Set problem: Return, exactly as written, the lines from the one containing "for thing in" through the one containing "nodes[node].hide_render = nodes[node].hide_viewport", with both ends included.

Information supplied:
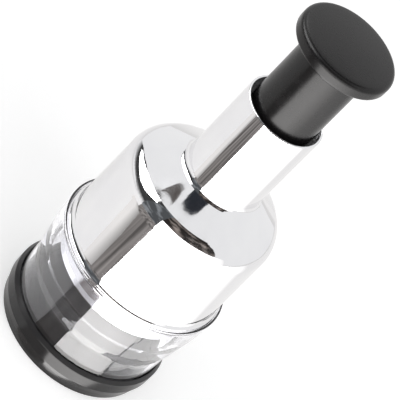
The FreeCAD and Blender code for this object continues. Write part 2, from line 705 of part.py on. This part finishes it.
def make_knob():
    body = turned("knob", [
        ("knob_pocket_radius", PLATE_TOP),
        (STEM_INNER + " - fixed_gap", PLATE_TOP),
        (STEM_INNER + " - fixed_gap", KNOB_BOTTOM),
        ("knob_radius", KNOB_BOTTOM),
        ("knob_radius", KNOB_TOP),
        ("0", KNOB_TOP),
        ("0", KNOB_BOTTOM + " + knob_pocket_depth"),
        ("knob_pocket_radius", KNOB_BOTTOM + " + knob_pocket_depth"),
    ])
    round_corners(body, "knob_round", [("knob_radius", KNOB_TOP)])
    round_corners(body, "knob_under_round", [("knob_radius", KNOB_BOTTOM)])


def make_plunger_stem():
    turned("plunger_stem", [
        (STEM_INNER, STEM_BOTTOM),
        ("stem_radius + stem_flange_growth", STEM_BOTTOM),
        ("stem_radius + stem_flange_growth", STEM_FLANGE_TOP),
        ("stem_radius", STEM_FLANGE_TOP),
        ("stem_radius", KNOB_BOTTOM),
        (STEM_INNER, KNOB_BOTTOM),
        (STEM_INNER, PLATE_TOP),
        (ROD_BORE, PLATE_TOP),
        (ROD_BORE, PLATE_BOTTOM),
        (STEM_INNER, PLATE_BOTTOM),
    ])


def make_drive_rod():
    turned("drive_rod", [
        ("0", ROD_BOTTOM),
        ("rod_radius", ROD_BOTTOM),
        ("rod_radius", CLIP_BOTTOM),
        ("rod_radius - clip_groove", CLIP_BOTTOM),
        ("rod_radius - clip_groove", CLIP_TOP),
        ("rod_radius", CLIP_TOP),
        ("rod_radius", LOW_COLLAR),
        ("collar_radius", LOW_COLLAR),
        ("collar_radius", LOW_COLLAR + " + collar_height"),
        ("rod_radius", LOW_COLLAR + " + collar_height"),
        ("rod_radius", PLATE_BOTTOM + " - collar_height"),
        ("collar_radius", PLATE_BOTTOM + " - collar_height"),
        ("collar_radius", PLATE_BOTTOM),
        ("rod_radius", PLATE_BOTTOM),
        ("rod_radius", ROD_TOP),
        ("0", ROD_TOP),
    ])


def make_rod_nut():
    """A hexagon nut on the rod's thread, inside the knob."""
    blank = document.addObject("Part::Prism", "nut_blank")
    blank.Polygon = 6
    blank.setExpression("Circumradius", "sizes.nut_radius")
    blank.setExpression("Height", "sizes.nut_height")
    blank.setExpression("Placement.Base.z", formula(PLATE_TOP))
    thread = cylinder("nut_thread", ROD_BORE, PLATE_TOP, "nut_height")
    pieces.append(boolean("Cut", "rod_nut", blank, thread))


def make_blade_clip():
    inner = "rod_radius - clip_groove + screw_clearance"
    turned("blade_clip", ring_outline(inner, "clip_radius", CLIP_BOTTOM + " + screw_clearance", CLIP_TOP))


def make_spring_cap():
    inner = "collar_radius + stop_gap"
    bottom = PLATE_BOTTOM + " - spring_cap_height"
    turned("spring_cap", ring_outline(inner, WASHER_RADIUS, bottom, PLATE_BOTTOM))


def make_return_spring():
    """A wire wound at a steady pitch, swept along three-point arcs of a quarter turn."""
    wire_radius = number("spring_wire")
    radius = number(SPRING_RADIUS)
    turns = number("spring_turns")
    low = number(WEB_TOP + " + seat_thickness") + wire_radius
    high = number(PLATE_BOTTOM + " - spring_cap_height") - wire_radius

    def place(turn):
        angle = 2 * math.pi * turn
        height = low + (high - low) * turn / turns
        return FreeCAD.Vector(radius * math.cos(angle), radius * math.sin(angle), height)

    step = 1 / ARCS_PER_TURN
    arcs = [Part.Arc(place(k * step), place((k + 0.5) * step), place((k + 1) * step)).toShape()
            for k in range(int(round(turns * ARCS_PER_TURN)))]
    path = Part.Wire(arcs)
    start = arcs[0].tangentAt(arcs[0].FirstParameter)
    section = Part.Wire([Part.Circle(place(0), start, wire_radius).toShape()])
    spring = document.addObject("Part::Feature", "return_spring")
    spring.Label = "return_spring"
    spring.Shape = path.makePipeShell([section], True, False)
    pieces.append(spring)
    gap = (high - low) / turns - 2 * wire_radius
    print("spring: least gap between turns %.2f mm" % gap)


make_base_cap()
make_clear_cup()
make_chrome_housing()
make_inner_chassis()
make_chassis_screws()
make_neck_bush()
make_stop_bumper()
make_spring_seat()
make_blade_guard()
make_wiper_retainer()
make_wiper_disc()
make_index_ring()
make_blade_strip()
make_blade_holder()
make_index_cam()
make_blade_clip()
make_knob()
make_plunger_stem()
make_drive_rod()
make_rod_nut()
make_spring_cap()
make_return_spring()
document.recompute()

for thing in document.Objects:
    if "Invalid" in thing.State or "Error" in thing.State:
        raise ValueError("%s failed: %s" % (thing.Name, thing.State))
for piece in pieces:
    if piece.Shape.isNull() or not piece.Shape.isValid():
        raise ValueError("%s has no valid shape" % piece.Label)

os.makedirs("parts", exist_ok=True)
for piece in pieces:
    piece.Shape.exportStep("parts/%s.step" % piece.Label)
    print("%s: %d solid(s), %.1f mm3" % (piece.Label, len(piece.Shape.Solids), piece.Shape.Volume))
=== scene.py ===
import math

import bpy
from mathutils import Matrix, Vector


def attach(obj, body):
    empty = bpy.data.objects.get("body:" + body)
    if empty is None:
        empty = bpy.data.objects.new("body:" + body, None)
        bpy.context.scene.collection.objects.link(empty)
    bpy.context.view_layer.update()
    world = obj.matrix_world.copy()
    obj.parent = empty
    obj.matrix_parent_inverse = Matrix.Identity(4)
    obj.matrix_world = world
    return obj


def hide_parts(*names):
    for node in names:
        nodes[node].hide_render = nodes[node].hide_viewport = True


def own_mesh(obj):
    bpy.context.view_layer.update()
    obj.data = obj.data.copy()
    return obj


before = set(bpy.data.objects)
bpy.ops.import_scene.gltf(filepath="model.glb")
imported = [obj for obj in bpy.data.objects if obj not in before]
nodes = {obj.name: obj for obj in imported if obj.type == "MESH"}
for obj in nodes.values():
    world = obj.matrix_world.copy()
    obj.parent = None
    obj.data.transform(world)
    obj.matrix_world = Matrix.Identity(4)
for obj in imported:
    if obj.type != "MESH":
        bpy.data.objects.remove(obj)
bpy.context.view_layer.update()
scene = bpy.context.scene
bpy.ops.object.select_all(action="DESELECT")
print("chopper: frame loaded,", len(nodes), "pieces")

# camera, at the photograph's angle
cameraSet = {
    "aim": (0.00017, 0.0, 0.1088),
    "distance": 1.280,
    "down": 36.5,      # degrees below level
    "roll": 44.45,     # the photograph is tipped over to the right
    "lens": 244.4,
    "sensor": 36.0,
    "near": 0.05, "far": 60,
}


def placeCamera(s):
    tilt = Matrix.Rotation(math.radians(90 - s["down"]), 4, "X")
    turn = tilt @ Matrix.Rotation(math.radians(s["roll"]), 4, "Z")
    back = turn.to_3x3() @ Vector((0, 0, 1))
    place = Vector(s["aim"]) + back * s["distance"]
    bpy.ops.object.camera_add(location=place, rotation=turn.to_euler())
    camera = bpy.context.object
    camera.name = "photoCamera"
    camera.data.lens = s["lens"]
    camera.data.sensor_width = s["sensor"]
    camera.data.clip_start = s["near"]
    camera.data.clip_end = s["far"]
    scene.camera = camera


placeCamera(cameraSet)
scene.view_settings.view_transform = "Standard"
scene.cycles.use_denoising = True
# enough bounces for light to get through both walls of the clear cup
scene.cycles.max_bounces = 32
scene.cycles.transmission_bounces = 32
scene.cycles.glossy_bounces = 16


# node helpers
def newMaterial(name):
    material = bpy.data.materials.new(name)
    material.use_nodes = True
    tree = material.node_tree
    tree.nodes.clear()
    output = tree.nodes.new("ShaderNodeOutputMaterial")
    return material, tree, output


def addNode(tree, kind, **values):
    node = tree.nodes.new(kind)
    for key, value in values.items():
        setattr(node, key, value)
    return node


def noiseFrom(tree, coordinates, scale, detail=3.0, roughness=0.5, stretch=None):
    source = coordinates
    if stretch:
        mapping = addNode(tree, "ShaderNodeMapping")
        mapping.inputs["Scale"].default_value = stretch
        tree.links.new(coordinates, mapping.inputs["Vector"])
        source = mapping.outputs["Vector"]
    noise = addNode(tree, "ShaderNodeTexNoise")
    noise.inputs["Scale"].default_value = scale
    noise.inputs["Detail"].default_value = detail
    noise.inputs["Roughness"].default_value = roughness
    tree.links.new(source, noise.inputs["Vector"])
    return noise.outputs["Fac"]


def spread(tree, value, low, high, fromLow=0.3, fromHigh=0.7):
    node = addNode(tree, "ShaderNodeMapRange")
    node.inputs["From Min"].default_value = fromLow
    node.inputs["From Max"].default_value = fromHigh
    node.inputs["To Min"].default_value = low
    node.inputs["To Max"].default_value = high
    tree.links.new(value, node.inputs["Value"])
    return node.outputs["Result"]


def blendColour(tree, factor, first, second):
    node = addNode(tree, "ShaderNodeMix", data_type="RGBA")
    node.inputs["A"].default_value = (*first, 1)
    node.inputs["B"].default_value = (*second, 1)
    tree.links.new(factor, node.inputs["Factor"])
    return node.outputs["Result"]


def bumpFrom(tree, height, distance, before=None):
    node = addNode(tree, "ShaderNodeBump")
    node.inputs["Distance"].default_value = distance
    node.inputs["Strength"].default_value = 1.0
    tree.links.new(height, node.inputs["Height"])
    if before:
        tree.links.new(before, node.inputs["Normal"])
    return node.outputs["Normal"]


# a finish: two tones, a range of roughness and rows of bumps (scale, height in metres, stretch)
def makeFinish(s):
    material, tree, output = newMaterial(s["name"])
    surface = addNode(tree, "ShaderNodeBsdfPrincipled")
    tree.links.new(surface.outputs["BSDF"], output.inputs["Surface"])
    place = addNode(tree, "ShaderNodeTexCoord").outputs["Object"]
    tone = noiseFrom(tree, place, s["toneScale"], detail=4.0, roughness=0.55)
    colour = blendColour(tree, spread(tree, tone, 0, 1), s["colour"], s["colour2"])
    if "ground" in s:                   # a band along the lower edge, ground bright
        split = addNode(tree, "ShaderNodeSeparateXYZ")
        tree.links.new(place, split.inputs[0])
        band = spread(tree, split.outputs["Z"], 1, 0, s["ground"]["low"], s["ground"]["high"])
        mix = addNode(tree, "ShaderNodeMix", data_type="RGBA")
        tree.links.new(colour, mix.inputs["A"])
        mix.inputs["B"].default_value = (*s["ground"]["colour"], 1)
        tree.links.new(band, mix.inputs["Factor"])
        colour = mix.outputs["Result"]
    tree.links.new(colour, surface.inputs["Base Color"])
    wear = noiseFrom(tree, place, s["wearScale"], detail=5.0, roughness=0.6, stretch=s.get("wearStretch"))
    tree.links.new(spread(tree, wear, *s["roughness"]), surface.inputs["Roughness"])
    normal = None
    for scale, distance, stretch in s["bumps"]:
        grain = noiseFrom(tree, place, scale, detail=2.0, stretch=stretch)
        normal = bumpFrom(tree, grain, distance, normal)
    tree.links.new(normal, surface.inputs["Normal"])
    surface.inputs["Metallic"].default_value = s.get("metal", 0)
    surface.inputs["IOR"].default_value = s.get("ior", 1.5)
    surface.inputs["Transmission Weight"].default_value = s.get("clear", 0)
    return material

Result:
for thing in document.Objects:
    if "Invalid" in thing.State or "Error" in thing.State:
        raise ValueError("%s failed: %s" % (thing.Name, thing.State))
for piece in pieces:
    if piece.Shape.isNull() or not piece.Shape.isValid():
        raise ValueError("%s has no valid shape" % piece.Label)

os.makedirs("parts", exist_ok=True)
for piece in pieces:
    piece.Shape.exportStep("parts/%s.step" % piece.Label)
    print("%s: %d solid(s), %.1f mm3" % (piece.Label, len(piece.Shape.Solids), piece.Shape.Volume))
=== scene.py ===
import math

import bpy
from mathutils import Matrix, Vector


def attach(obj, body):
    empty = bpy.data.objects.get("body:" + body)
    if empty is None:
        empty = bpy.data.objects.new("body:" + body, None)
        bpy.context.scene.collection.objects.link(empty)
    bpy.context.view_layer.update()
    world = obj.matrix_world.copy()
    obj.parent = empty
    obj.matrix_parent_inverse = Matrix.Identity(4)
    obj.matrix_world = world
    return obj


def hide_parts(*names):
    for node in names:
        nodes[node].hide_render = nodes[node].hide_viewport = True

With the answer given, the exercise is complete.